You can actually do this, or you can spare your innocent victim by reading it quietly to yourself and imagining that you’re reading it to someone you’d like to see at your next event. Either way, you’ll discover three things: First, the language feels awkward, maybe even silly in an interpersonal context. Second, you’ll sense that the language, rather than connecting you, is actually distancing you from your listener. And third, you’ll realize that the language has almost nothing to do with the person you’re talking to.

Now you may argue that this is an unfair comparison — that these messages were crafted for different media and were never meant to be shared in an interpersonal setting. But I’d argue just the opposite — that the artifice, remoteness and lack of relevance to the audience is exactly what’s wrong with arts language today, irrespective of the medium. What this simple experiment reveals is the astonishing degree to which we’ve allowed our communications traditions to separate us from — rather than bring us closer to — the people we most need to engage.

If you’re like most arts organizations your messages originate deep in the bowels of your venue among well-meaning but elite insiders who meet periodically to discuss what the organization wants to say. Once the basic content is agreed on, the messages are put through a “punching-up” process where they’re shaped into the words and images that ring most familiar to senior management’s seasoned promotional eyes and ears. Next, the messages are molded to fit a variety of media formats — print, radio, collateral, email, web, etc. And finally they’re sent to remote recipients through some form of message delivery technology such as mail, print, broadcast or digital.

Like the clichés in the previous section, the process is such an integral part of our business that we rarely step back to ask if it’s the right process — or if processing is a good idea to begin with. But if we take time to consider the fluffers and fillers that our message machinery inserts between the original impulse to communicate and the people who receive the message, it’s worth asking if our basic objectives are being met. Cheez Whiz is processed, too, but you wouldn’t call it an effective way to deliver wholesome dairy nutrition.

Communication at its core is about communion (communion). In a religious context, communion is about becoming one with God. In a social context, communion is about establishing the closest possible connection, or identification, between two or more people. People who share a common understanding as a result of having communicated more effectively are more likely to act in accordance with that understanding. For example, new audiences who share your belief that the next show at the Springfield Arts Center is worth their time and money are more likely to buy tickets.

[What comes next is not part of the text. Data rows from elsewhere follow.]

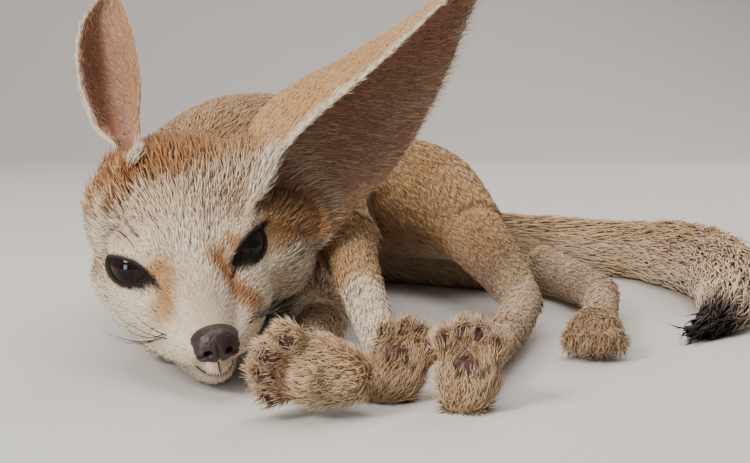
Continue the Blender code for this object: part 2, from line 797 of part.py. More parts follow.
def make_head(home):
    """Skull, muzzle and jaw as one mass, with sockets, lids, mouth slit and a seat for the nose."""
    frame = head_frame()
    form = bmesh.new()
    for (x, y, z), radii, paired in SKULL_MASSES:
        for side in (1, -1) if paired else (1,):
            add_ball(form, (x, side * y, z), radii, frame)
    for line in (MUZZLE, JAW, LEFT_LIP, RIGHT_LIP, LEFT_CHEEK, LEFT_TEMPLE):
        add_limb(form, line, frame)
    for side in (1, -1):
        x, y, z = EYE_PLACE
        lid = EYE_RADIUS + LID_THICK
        add_ball(form, (x, side * y, z), (lid, lid, lid), frame, segments=24)
    head = object_from(form, "head", home)
    mould(head, HEAD_VOXEL, 5, HEAD_TRIANGLES)
    grow_ruff(head)
    return head


def grow_ruff(head):
    """Locks that stand back from the left cheek. The fur of the right one is pressed flat."""
    chance = random.Random(LOCK_SEED)
    locks = collection("ruff locks")
    frame = head_frame()
    turn = frame.to_3x3()
    for row, forward in enumerate(RUFF_ROWS):
        for number in range(RUFF_COUNT):
            up = RUFF_TOP - RUFF_STEP * (number + row / 2)
            out = RUFF_REACH - RUFF_CURVE * (up - RUFF_MIDDLE) ** 2
            root = frame @ Vector((forward, out, up))
            way = turn @ (Vector(RUFF_WAY) + Vector((0.0, 0.0, chance.uniform(-0.1, 0.1))))
            size = [v * chance.uniform(0.9, 1.1) for v in RUFF_LOCK]
            add_lock(locks, root, way, turn @ Vector((1.0, 1.0, 0.0)), size, RUFF_BEND)
    fuse_locks(head, locks)


def finish_head(head, home):
    """Cuts the sockets, the lids' openings, the mouth and the floor's flat, once the neck has its shape."""
    cutters = collection("head cutters")
    add_floor(cutters)
    for side, name in ((1, "eye_left"), (-1, "eye_right")):
        form = bmesh.new()
        add_ball(form, (0, 0, 0), [EYE_RADIUS] * 3, eye_frame(side), segments=14)
        eye = object_from(form, name, home)
        dress(eye, "eye")
        form = bmesh.new()
        add_ball(form, (0, 0, 0), [EYE_RADIUS + GAP] * 3, eye_frame(side), segments=14)
        hide_cutter(object_from(form, "socket", cutters))
        add_lid_opening(cutters, side)
    add_mouth_slit(cutters)
    add_nose(home, cutters)
    carve(head, cutters)
    empty_out(cutters)
    keep_largest(head)
    dress(head, "coat")


# Ears in the head's frame. Each row from root to tip: the front edge, the back of the cup, and the rear edge.
# The left ear leans out to the side. The right one stands up, pinched above its root where it bends.
EAR_LEFT = (
    ((-6, 20, 8), (-24, 20, 14), (-16, 38, -8)),
    ((-8, 26, 14), (-28, 26, 20), (-15, 47, -5)),
    ((-12, 33, 22), (-36, 34, 28), (-22, 55, -2)),
    ((-14, 44, 30), (-43, 47, 33), (-27, 67, 4)),
    ((-17, 58, 37), (-44, 63, 38), (-31, 78, 13)),
    ((-20, 74, 46), (-41, 80, 46), (-34, 90, 28)),
    ((-25, 90, 55), (-36, 95, 55), (-34, 99, 43)),
    ((-31, 107, 62), (-32, 107, 62), (-32, 108, 60)),
)
EAR_RIGHT = (
    ((-10, -20, 15), (-32, -20, 10), (-26, -24, 9)),
    ((-14, -16, 21), (-38, -16, 20), (-30, -21, 18)),
    ((-18, -8, 29), (-43, -9, 25), (-36, -13, 26)),
    ((-30, -5, 37), (-54, -9, 30), (-46, -17, 32)),
    ((-38, -2, 46), (-62, -9, 41), (-54, -19, 44)),
    ((-48, -1, 56), (-66, -8, 54), (-60, -17, 57)),
    ((-60, -1, 64), (-68, -6, 64), (-66, -11, 65)),
    ((-66, -3, 69), (-68, -3, 69), (-67, -4, 69)),
)


def grow_fringe(ear, edges):
    """Locks along the lower half of both edges of an ear, leaning over its hollow and towards its tip."""
    chance = random.Random(LOCK_SEED)
    locks = collection("fringe locks")
    frame = head_frame()
    front, back, rear = edges
    for edge, other, count in ((front, rear, FRINGE_FRONT), (rear, front, FRINGE_REAR)):
        first, last = (round(len(edge) * share) for share in FRINGE_STRETCH)
        for number in range(count):
            index = first + round(number * (last - first) / (count - 1))
            ahead = (edge[index + 1] - edge[index - 1]).normalized()
            across = (other[index] - edge[index]).normalized()
            away = (edge[index] - back[index]).normalized()
            way = ahead * FRINGE_WAY[0] + across * FRINGE_WAY[1] + away * chance.uniform(0.25, 0.5)
            root = edge[index] - away * 2.0
            size = [v * chance.uniform(0.85, 1.1) for v in FRINGE_LOCK]
            turn = frame.to_3x3()
            add_lock(locks, frame @ root, turn @ way, turn @ away, size, FRINGE_BEND)
    fuse_locks(ear, locks)


def make_ear(name, rows, head, home, body_cutters):
    """A cupped sheet lofted through three edges, thickened and cut off where it meets the head."""
    frame = head_frame()
    front, back, rear = ([Vector(row[i]) for row in rows] for i in range(3))
    steps = (EAR_ROWS - 1) // (len(rows) - 1)
    edges = [smooth_path(line, steps) for line in (front, back, rear)]
    form = bmesh.new()
    grid = []
    for a, b, c in zip(*edges):
        line = []
        for column in range(EAR_COLUMNS):
            t = column / (EAR_COLUMNS - 1)
            middle = 2 * b - (a + c) / 2
            line.append(form.verts.new(a * (1 - t) ** 2 + middle * 2 * t * (1 - t) + c * t**2))
        grid.append(line)
    for low, high in zip(grid, grid[1:]):
        for left, right, up_right, up_left in zip(low, low[1:], high[1:], high):
            form.faces.new((left, right, up_right, up_left))
    form.transform(Matrix.Scale(MM, 4) @ frame)
    bmesh.ops.triangulate(form, faces=form.faces)
    ear = object_from(form, name, home)
    thick = ear.modifiers.new("thick", "SOLIDIFY")
    thick.thickness = EAR_THICK * MM
    thick.offset = 0.0
    apply_modifiers(ear)
    mould(ear, EAR_VOXEL, 2, EAR_TRIANGLES)
    grow_fringe(ear, edges)
    swollen(ear, "clearance of " + name, body_cutters, GAP)
    cutters = collection("ear cutters")
    add_floor(cutters)
    swollen(head, "head clearance", cutters, GAP)
    carve(ear, cutters)
    empty_out(cutters)
    keep_largest(ear)
    dress(ear, "cream")
    return ear


def centre_on_floor(home):
    """Puts the origin at the middle of the model's footprint, on the floor."""
    bpy.context.view_layer.update()
    corners = [piece.matrix_world @ Vector(c) for piece in home.objects for c in piece.bound_box]
    middle = [(min(c[i] for c in corners) + max(c[i] for c in corners)) / 2 for i in range(2)]
    for piece in home.objects:
        piece.data.transform(Matrix.Translation((-middle[0], -middle[1], 0.0)))
        piece.data.shade_smooth()
        piece.data.set_sharp_from_angle(angle=math.radians(50.0))


def main():
    clear_scene()
    for name, look in (
        ("coat", COAT),
        ("cream", CREAM),
        ("leather", DARK_SKIN),
        ("eye", EYE_BROWN),
        ("horn", CLAW_HORN),
    ):
        material(name, look)
    home = collection("fennec fox")
    head = make_head(home)
    body_cutters = collection("body cutters")
    make_ear("ear_left", EAR_LEFT, head, home, body_cutters)
    make_ear("ear_right", EAR_RIGHT, head, home, body_cutters)
    swollen(head, "clearance of head", body_cutters, GAP)
    for name in PAWS:
        make_paw(home, name, body_cutters)
    make_body(home, body_cutters)
    finish_head(head, home)
    centre_on_floor(home)


main()
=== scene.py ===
import math

import bmesh
import bpy
import numpy as np
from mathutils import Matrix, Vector
from mathutils.bvhtree import BVHTree
from mathutils.kdtree import KDTree


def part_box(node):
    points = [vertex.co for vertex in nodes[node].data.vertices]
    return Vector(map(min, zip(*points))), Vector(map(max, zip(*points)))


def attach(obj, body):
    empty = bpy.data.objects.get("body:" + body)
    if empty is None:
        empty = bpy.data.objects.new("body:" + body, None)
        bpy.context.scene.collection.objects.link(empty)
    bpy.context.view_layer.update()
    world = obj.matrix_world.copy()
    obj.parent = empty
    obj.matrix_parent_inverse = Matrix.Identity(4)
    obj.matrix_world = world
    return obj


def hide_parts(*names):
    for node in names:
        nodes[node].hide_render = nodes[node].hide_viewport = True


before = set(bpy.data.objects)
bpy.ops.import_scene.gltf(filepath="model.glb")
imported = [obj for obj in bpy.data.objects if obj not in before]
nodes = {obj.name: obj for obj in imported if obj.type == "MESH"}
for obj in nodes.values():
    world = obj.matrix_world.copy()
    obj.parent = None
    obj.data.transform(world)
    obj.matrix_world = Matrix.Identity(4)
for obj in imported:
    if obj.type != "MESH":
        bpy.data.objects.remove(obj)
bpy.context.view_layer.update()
dice = np.random.default_rng(11)
mm = 0.001
print("stage: frame loaded,", len(nodes), "nodes")

# How the head lies: the same place and turns as in the solids, in millimetres and degrees
headPose = {
    "place": (-53.0, 0.0, 34.5),
    "turn": 16.0,
    "nod": -11.0,
    "roll": 10.0,
    "eye": (-4.1, 14.2, -0.2),  # middle of an eyeball in the head's own directions
    "eyeOutward": 30.0,
    "eyeUpward": 8.0,
    "lidSlant": 21.0,
    "eyeRadius": 8.6,
    "lidOpening": (16.2, 7.7),
    "lidInner": 0.49,  # share of the opening's length on the nose's side of its widest place
}


def unit(rows):
    rows = np.asarray(rows, float)
    return rows / np.maximum(np.linalg.norm(rows, axis=-1, keepdims=True), 1e-9)


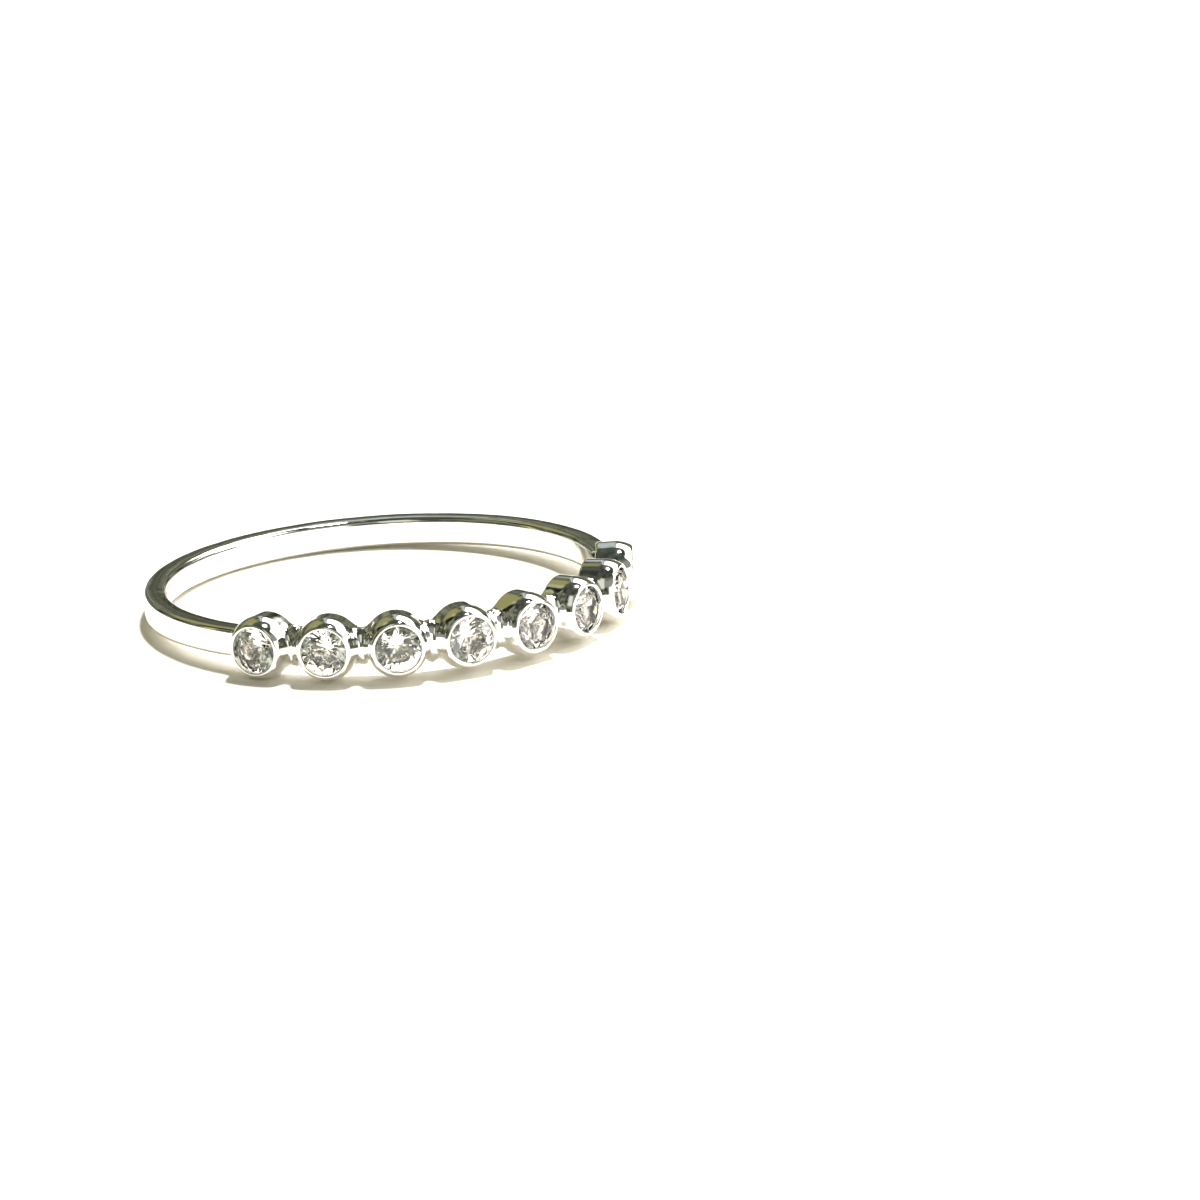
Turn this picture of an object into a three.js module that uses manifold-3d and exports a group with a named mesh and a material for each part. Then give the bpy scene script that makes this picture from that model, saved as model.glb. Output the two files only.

The most effective communication occurs between people who share a common language. The more the language deviates from the shared vernacular — the less authentic it is — the further removed it is from the direct ideal. If we accept this as a basic principle, we have to examine our decades-old message processing machinery and ask if it’s facilitating communication or if it’s inserting unnecessary, synthetic — or potentially even unhealthy — ingredients into the mix.

Are your messages fresh, wholesome, local, organic, artisan cheeses? Or are they just cheesy?